CCL: question on molecular orbitals in CO and NO

 Sent to CCL by: "Wayne Steinmetz" []
 You have asked a host of questions around one theme, qualitative MO
 An excellent summary of experimental data can be found in P. Krupenie,
 The Band spectrum of Carbon Monoxide.  This was published by the US
 Government Printing Office as NSRDS-NBS 5.  The government periodicals
 desk at the UCLA library may help you track down this document.
 Krupenie also published a critical review of spectroscopic data for N2
 and O2 in the Journal of Physical Chemical Reference Data.
 What is your audience for the qualitative use of MO theory?  I have been
 convinced that MO theory provides a good reason for bringing back the
 index (Index censorum librorum).  The index was not established as an
 absolute prohibition to reading materials but as a warning.  Only those
 who are mature enough to understand the materials should be exposed to
 it.  When I teach General Chemistry, I ask the students to burn the
 section on the MO treatment of diatomic molecules.  It is usually a
 swindle.  I do use MO theory in the examination of the properties of
 transition-metal complexes.  In this case, crystal field theory is a
 swindle and VB doesn't explain much.
 I do use MO theory to discuss H2 as the treatment provides insights into
 the nature of bonding.  Period.  I found that the extension to
 homonuclear and heteronuclear diatomic molecules to be
 counterproductive.  One has to be well versed in quantum mechanics to
 use MO theory correctly.  Alexander Pope was right in stating "A little
 knowledge is a dangerous thing; drink deeplyu or not at all of the
 Pyrean (sic) spring".
 In the right context, qualitative MO theory can be used as a framework
 for interpreting experimental data.  The simplistic approach in most
 textbooks cannot be used in most cases to predict the results.  Given
 the low cost of programs such as Spartan that are based on good physics,
 why should we bother with the old, flawed approaches at all?  In this
 case, the availability of good software should change the way we teach!
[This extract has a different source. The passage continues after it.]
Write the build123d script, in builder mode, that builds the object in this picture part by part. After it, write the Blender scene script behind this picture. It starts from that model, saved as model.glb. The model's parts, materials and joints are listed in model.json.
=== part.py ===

 Molecular orbitals are a means to an end.  They are not observables.
 The electron density and the total energy are measurable.  This is one
 of the reasons why DFT is so successful.  I have found that the spacing
 between the orbital energies and in some cases the order depend
 critically on the basis set.  Hence, if very sophisticated methods yield
 different results for these intermediate pieces, why should we encumber
 students with them?
 I would be pleased to continue this discussion if you wish.
 Wayne E. Steinmetz
 Carnegie Professor of Chemistry
 Woodbadge Course Director
 Chemistry Department
 Pomona College
 645 North College Avenue
 Claremont, California 91711-6338
 phone: 1-909-621-8447
 FAX: 1-909-707-7726
 Email: wsteinmetz ..
 -----Original Message-----
 > From: owner-chemistry .. [mailto:owner-chemistry ..]
 Sent: Thursday, November 10, 2005 3:12 PM
 To: Wayne Steinmetz
 Subject: CCL: question on molecular orbitals in CO and NO
 Sent to CCL by: Eric Scerri [scerri!^!]
 In teaching qualitative molecular orbital theory one encounters the
 question of the crossing of the sigma 2p and pi 2p bonding orbitals
 in homonuclear diatomics.
 This is such that N2 has the pi orbitals of lower energy than sigma
 whereas for O2 the energies are reversed.
 But what about heteronuclear diatomics where each of the atoms ?
 The ordering given in general chemistry textbooks shows a wide
 variation.  See for example Oxtoby, Zumdahl or Olmsted and Williams,
 all three of which contradict each other.
 Herzberg's, Spectra of Diatomic Molecules specifically states the
 configurations of CO and NO.
 For CO the ordering is as in the case of N2 whereas for NO the
 ordering is as in O2.
 However Herzberg's book is now a little out of date (1950).
 Do more recent calculations on these two molecules suggest anything
 different?  Would anyone be prepared to run these calculations and
 tell me the results?
 How about experimental evidence such as PES on CO and NO?